In conclusione, se è vero che ci sono persone dotate di grande iniziativa personale e che dunque hanno bisogno di spazi di libertà nei quali collocarsi, fra Giancarlo era uno di questi. Non aveva alle spalle studi accademici, veniva dal mondo contadino e montanaro, ma aveva spirito imprenditoriale, creativo e artistico. Amante della vita comune, aveva però bisogno anche di spazi e di tempi da gestire in proprio, pur sempre nell’orizzonte della fraternità. L’ufficio di portinaio lo teneva legato per tante ore al giorno, ma la creatività non gli mancava.

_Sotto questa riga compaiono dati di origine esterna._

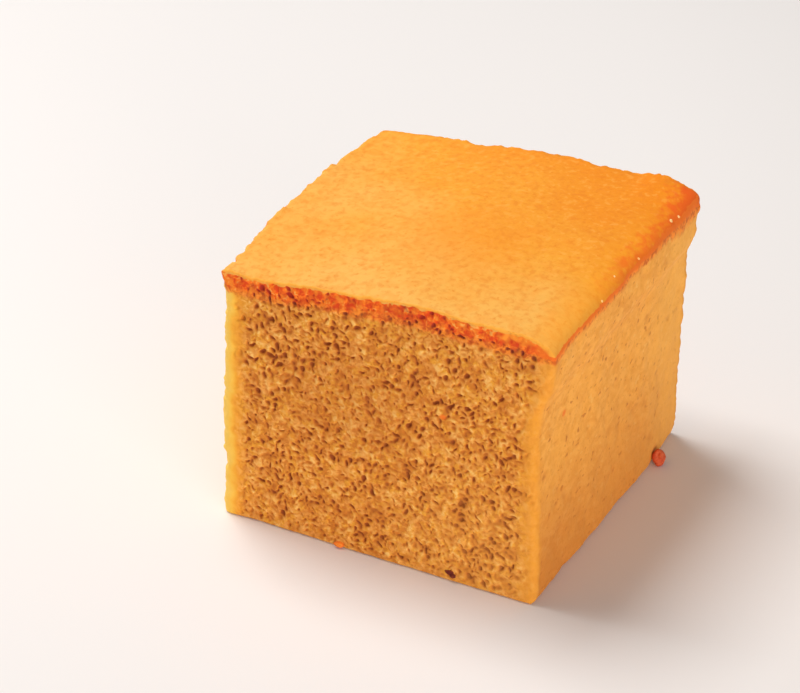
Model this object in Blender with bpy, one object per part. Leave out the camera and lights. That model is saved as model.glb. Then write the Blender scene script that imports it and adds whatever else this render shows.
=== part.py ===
"""Castella sponge cake: one thick square-cut block of plain sponge.

The block is a single solid. It was baked in a frame, so its left and right
walls and its top are skin, and it was cut with a knife at the front and at the
back, so those two ends are flat crumb faces with a sharp upper rim. The top
rises from the left wall to a crown right of the middle and then rolls over a
broad shoulder into the right wall, whose upper part flares out under the skin.

Units are metres, +Z is up. X runs along the front cut face, Y runs from the
front cut face (-Y) to the back one (+Y). The origin is the middle of the
bottom face.
"""

import math

import bmesh
import bpy

# ---------------------------------------------------------------- dimensions
MM = 0.001

WIDTH = 60.0 * MM             # between the side walls, along the cut face
DEPTH = 60.1 * MM             # between the two knife cuts
RIM_HEIGHT = 48.4 * MM        # bottom to the top skin at the left wall
CROWN_RISE = 2.7 * MM         # the top climbs this much from left to right
CROWN_RUN = 38.0 * MM         # length over which it climbs
CROWN_FADE = 0.10             # share of the climb lost towards the back
DOME_RISE = 0.8 * MM          # extra height half way between the two cuts

SHOULDER_ACROSS = 8.0 * MM    # right shoulder, measured along the top
SHOULDER_DOWN = 3.4 * MM      # right shoulder, measured down the wall
LEFT_RIM_RADIUS = 0.9 * MM    # the left rim is almost a sharp edge
BASE_RADIUS_LEFT = 1.7 * MM   # lower left edge
BASE_RADIUS_RIGHT = 1.1 * MM  # lower right edge

CORNER_RADIUS_LEFT = 1.8 * MM   # upright corners of the left wall
CORNER_RADIUS_RIGHT = 1.5 * MM  # upright corners of the right wall
CORNER_RADIUS_RIM = 0.4 * MM    # all of them close up to this at the top skin
CORNER_RIM_BAND = 5.0 * MM      # height of the band in which they close up

LEFT_BULGE = 0.8 * MM         # left wall swells out half way along, high up
LEFT_FOOT = 0.6 * MM          # left wall stands out at its front, low down
RIGHT_HOLLOW = 1.1 * MM       # right wall sinks in at its front, half way up
RIGHT_TOE_IN = 0.8 * MM       # the right wall is this much in at the front
RIGHT_RUN_OUT = 0.5 * MM      # and this much out at the back
FLARE_FRONT = 1.3 * MM        # skin overhang above the right wall, front end
FLARE_BACK = 1.3 * MM         # the same at the back end
FLARE_TOP = 42.5 * MM         # the overhang is full above this height
FLARE_FOOT_FRONT = 36.0 * MM  # and gone below this one, front end
FLARE_FOOT_BACK = 38.5 * MM   # the same at the back end

FRONT_FOOT = 0.9 * MM         # the front cut runs out this far, lower right
BACK_SKEW = 0.55 * MM         # the back cut is skewed by this at the top
BACK_DROP = 0.5 * MM          # the rim falls this much at the far left corner

TOP_RIPPLE = 0.16 * MM        # slow unevenness of the top skin
WALL_RIPPLE = 0.18 * MM       # slow unevenness of the walls
CUT_RIPPLE = 0.08 * MM        # slow unevenness of the knife cuts

CUTS = 21                     # grid lines added across each side of the block
EDGE_CROWDING = 0.86          # 0 is an even grid, towards 1 crowds the edges

HALF_W = WIDTH / 2
HALF_D = DEPTH / 2


# ------------------------------------------------------------------- helpers
def smooth(t):
    """0 below 0, 1 above 1, with a soft start and a soft end."""
    t = min(1.0, max(0.0, t))
    return t * t * (3.0 - 2.0 * t)


def bump(t):
    """0 at -1 and at 1, 1 in the middle."""
    t = min(1.0, max(-1.0, t))
    return (1.0 - t * t) ** 2


def crowd(t):
    """Even steps from -1 to 1 become steps that are closer near the ends."""
    angle = EDGE_CROWDING * math.pi / 2
    return math.sin(t * angle) / math.sin(angle)


def round_corner(p, q, reach_p, reach_q):
    """Pull a point of a square corner onto an elliptic one.

    p and q are the distances from the two sides that meet at the corner; the
    corner's curve starts reach_p and reach_q away from it.
    """
    a = 1.0 - p / reach_p
    b = 1.0 - q / reach_q
    if a <= 0.0 or b <= 0.0:
        return p, q
    pull = max(a, b) / math.hypot(a, b)
    return reach_p * (1.0 - a * pull), reach_q * (1.0 - b * pull)


def wave(a, b, length, phase):
    """A slow, irregular wave over two coordinates, between about -1 and 1."""
    k = 2 * math.pi / length
    return (0.45 * math.sin(k * a + 1.3 * phase + 0.6 * math.sin(k * 0.7 * b))
            + 0.35 * math.sin(k * 1.31 * b + 2.1 * phase)
            + 0.20 * math.sin(k * 1.9 * (a + 0.6 * b) + 0.7 * phase))


# ---------------------------------------------------------- form of the cake
def top_height(x, y):
    """Height of the top skin above the bottom."""
    climb = CROWN_RISE * smooth((x + HALF_W) / CROWN_RUN)
    climb *= 1.0 - CROWN_FADE * smooth(y / HALF_D)
    dome = DOME_RISE * (1.0 - (y / HALF_D) ** 2)
    drop = BACK_DROP * smooth(y / HALF_D) * smooth(-x / HALF_W)
    return (RIM_HEIGHT + climb + dome - drop
            + TOP_RIPPLE * wave(x, y, 34 * MM, 0.4))


def left_wall(y, z):
    """How far the left wall lies from its plane; minus is outwards."""
    level = z / RIM_HEIGHT
    swell = LEFT_BULGE * (1.0 - (y / HALF_D) ** 2) * (0.35 + 0.65 * level)
    foot = LEFT_FOOT * smooth(-y / HALF_D) * smooth(1.15 - level)
    return -swell - foot + WALL_RIPPLE * wave(y, z, 21 * MM, 1.7)


def right_wall(y, z):
    """How far the right wall lies from its plane; plus is outwards."""
    back = (y + HALF_D) / DEPTH
    level = z / RIM_HEIGHT
    toe_in = RIGHT_TOE_IN * (1.0 - smooth(back * 1.25))
    hollow = RIGHT_HOLLOW * (1.0 - back) * bump((level - 0.62) / 0.42)
    overhang = FLARE_FRONT + (FLARE_BACK - FLARE_FRONT) * back
    overhang_foot = FLARE_FOOT_FRONT + (
        FLARE_FOOT_BACK - FLARE_FOOT_FRONT) * back
    flare = overhang * smooth((z - overhang_foot) / (FLARE_TOP - overhang_foot))
    foot = 0.5 * MM * smooth(1.0 - z / (4 * MM)) * smooth((back - 0.75) * 4)
    return (flare - toe_in + RIGHT_RUN_OUT * back - hollow - foot
            + WALL_RIPPLE * wave(y, z, 24 * MM, 3.1))


def front_cut(x, z):
    """How far the front cut lies from its plane; minus is outwards."""
    right = (x + HALF_W) / WIDTH
    level = z / RIM_HEIGHT
    return (-FRONT_FOOT * smooth(right * 1.2) * (1.0 - 0.85 * smooth(level))
            + CUT_RIPPLE * wave(x, z, 27 * MM, 5.2))


def back_cut(x, z):
    """How far the back cut lies from its plane; plus is outwards."""
    level = z / RIM_HEIGHT
    return (BACK_SKEW * (x / HALF_W) * smooth(level)
            + CUT_RIPPLE * wave(x, z, 25 * MM, 6.3))


def place(u, v, w):
    """Take a point of the cube from -1 to 1 to its place on the cake."""
    x = HALF_W * crowd(u)
    y = HALF_D * crowd(v)
    z = RIM_HEIGHT * (crowd(w) + 1.0) / 2

    # long edges: right shoulder, left rim and the two lower edges
    if x > 0 and z > RIM_HEIGHT / 2:
        p, q = round_corner(HALF_W - x, RIM_HEIGHT - z,
                            SHOULDER_ACROSS, SHOULDER_DOWN)
        x, z = HALF_W - p, RIM_HEIGHT - q
    elif x <= 0 and z > RIM_HEIGHT / 2:
        p, q = round_corner(x + HALF_W, RIM_HEIGHT - z,
                            LEFT_RIM_RADIUS, LEFT_RIM_RADIUS)
        x, z = p - HALF_W, RIM_HEIGHT - q
    elif x > 0:
        p, z = round_corner(HALF_W - x, z,
                            BASE_RADIUS_RIGHT, BASE_RADIUS_RIGHT)
        x = HALF_W - p
    else:
        p, z = round_corner(x + HALF_W, z, BASE_RADIUS_LEFT, BASE_RADIUS_LEFT)
        x = p - HALF_W

    # upright corners between the walls and the cuts
    radius = CORNER_RADIUS_RIGHT if x > 0 else CORNER_RADIUS_LEFT
    near_rim = smooth(1.0 - (RIM_HEIGHT - z) / CORNER_RIM_BAND)
    radius += (CORNER_RADIUS_RIM - radius) * near_rim
    p, q = round_corner(HALF_W - abs(x), HALF_D - abs(y), radius, radius)
    x = math.copysign(HALF_W - p, x)
    y = math.copysign(HALF_D - q, y)

    # bend the walls, the cuts and the top to their own outlines
    right = (x + HALF_W) / WIDTH
    back = (y + HALF_D) / DEPTH
    moved_x = x + (1.0 - right) * left_wall(y, z) + right * right_wall(y, z)
    moved_y = y + (1.0 - back) * front_cut(x, z) + back * back_cut(x, z)
    moved_z = z * top_height(x, y) / RIM_HEIGHT
    return moved_x, moved_y, moved_z


# ------------------------------------------------------------------ building
def clear_scene():
    for obj in list(bpy.data.objects):
        bpy.data.objects.remove(obj, do_unlink=True)


def crumb_material():
    mat = bpy.data.materials.new("baked_sponge")
    mat.use_nodes = True
    shader = mat.node_tree.nodes["Principled BSDF"]
    shader.inputs["Base Color"].default_value = (0.80, 0.42, 0.12, 1.0)
    shader.inputs["Roughness"].default_value = 0.85
    shader.inputs["Metallic"].default_value = 0.0
    return mat


def build_block(name, collection):
    bm = bmesh.new()
    bmesh.ops.create_cube(bm, size=2.0)
    bmesh.ops.subdivide_edges(bm, edges=bm.edges[:], cuts=CUTS,
                              use_grid_fill=True)
    for vert in bm.verts:
        vert.co = place(*vert.co)

    # stand the block on z = 0 with the middle of its box over the origin
    low = [min(v.co[i] for v in bm.verts) for i in range(3)]
    high = [max(v.co[i] for v in bm.verts) for i in range(3)]
    for vert in bm.verts:
        vert.co.x -= (low[0] + high[0]) / 2
        vert.co.y -= (low[1] + high[1]) / 2
        vert.co.z -= low[2]

    bmesh.ops.recalc_face_normals(bm, faces=bm.faces[:])
    mesh = bpy.data.meshes.new(name)
    bm.to_mesh(mesh)
    bm.free()
    mesh.shade_smooth()
    mesh.set_sharp_from_angle(angle=math.radians(40))

    block = bpy.data.objects.new(name, mesh)
    block.data.materials.append(crumb_material())
    collection.objects.link(block)
    return block


def main():
    clear_scene()
    cake = bpy.data.collections.new("castella_cake")
    bpy.context.scene.collection.children.link(cake)
    build_block("sponge_block", cake)


main()
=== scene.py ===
"""Castella sponge cake: the looks.

The cake is one closed skin. It starts as the block's true outline (the same
named sizes as the solid). Both knife cuts are then pressed in by small pores,
each a stretched, turned pit with soft lips, that join where they touch and die
out towards the dense, baked rims. The two plain walls get a fine grain and a
few shallow pores. How deep a point lies under each outer face is kept on the
mesh, and the material is built from those depths.

Lengths inside the geometry code are millimetres.
"""

import math

import bmesh
import bpy
import numpy as np
from mathutils import Matrix, Vector


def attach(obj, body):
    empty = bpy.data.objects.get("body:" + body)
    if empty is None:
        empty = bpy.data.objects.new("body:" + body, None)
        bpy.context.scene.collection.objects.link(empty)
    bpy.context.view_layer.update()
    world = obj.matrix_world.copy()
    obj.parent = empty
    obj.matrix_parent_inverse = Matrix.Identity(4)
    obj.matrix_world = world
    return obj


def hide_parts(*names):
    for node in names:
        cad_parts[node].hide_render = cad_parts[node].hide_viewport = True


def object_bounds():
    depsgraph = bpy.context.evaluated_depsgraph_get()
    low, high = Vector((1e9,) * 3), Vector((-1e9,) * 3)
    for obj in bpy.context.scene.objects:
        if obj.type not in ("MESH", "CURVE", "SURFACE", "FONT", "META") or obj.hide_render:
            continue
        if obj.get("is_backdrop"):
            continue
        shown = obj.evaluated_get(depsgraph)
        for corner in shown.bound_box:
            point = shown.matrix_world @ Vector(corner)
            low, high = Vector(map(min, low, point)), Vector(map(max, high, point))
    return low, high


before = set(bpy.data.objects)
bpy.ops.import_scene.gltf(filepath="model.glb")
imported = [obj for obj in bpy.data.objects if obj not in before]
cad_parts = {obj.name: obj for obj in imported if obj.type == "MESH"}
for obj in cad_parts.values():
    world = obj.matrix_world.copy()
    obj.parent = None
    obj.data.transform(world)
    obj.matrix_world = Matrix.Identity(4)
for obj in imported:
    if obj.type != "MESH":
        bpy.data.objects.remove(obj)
CAD_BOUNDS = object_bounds()

MM = 0.001
CENTRE = (0.4559, -0.2353)  # from the outline's own axes to the part's origin
TRIANGLES = 194000
FINER_FRONT = 6e-4  # how much dearer it is to thin out the front cut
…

Eccolo allora incominciare la giornata alle quattro del mattino, estate e inverno: tre ore da dedicare ai suoi hobby fatti di sculture in legno e in pietra, al suo chiostro da curare con precisione quasi maniacale, ma anche alle sue amicizie con personaggi della politica e dell’arte e, insieme, con persone umili ed emarginate dalla vita, spesso immigrati, che coinvolgeva come collaboratori e che aiutava in mille modi. Un libero imprenditore della carità – verrebbe da definirlo – che aveva bisogno di “cavezza” lunga e di un po’ di tempo proprio per esprimere tutte le sue potenzialità umane e religiose.

fra Giuseppe De Carlo

 Un primo funerale è stato celebrato il 16 gennaio a Bologna nella nostra chiesa di San Giuseppe Sposo e un secondo nello stesso giorno a Sant’Agata Feltria nella nostra chiesa conventuale. La salma è stata poi inumata nel locale cimitero.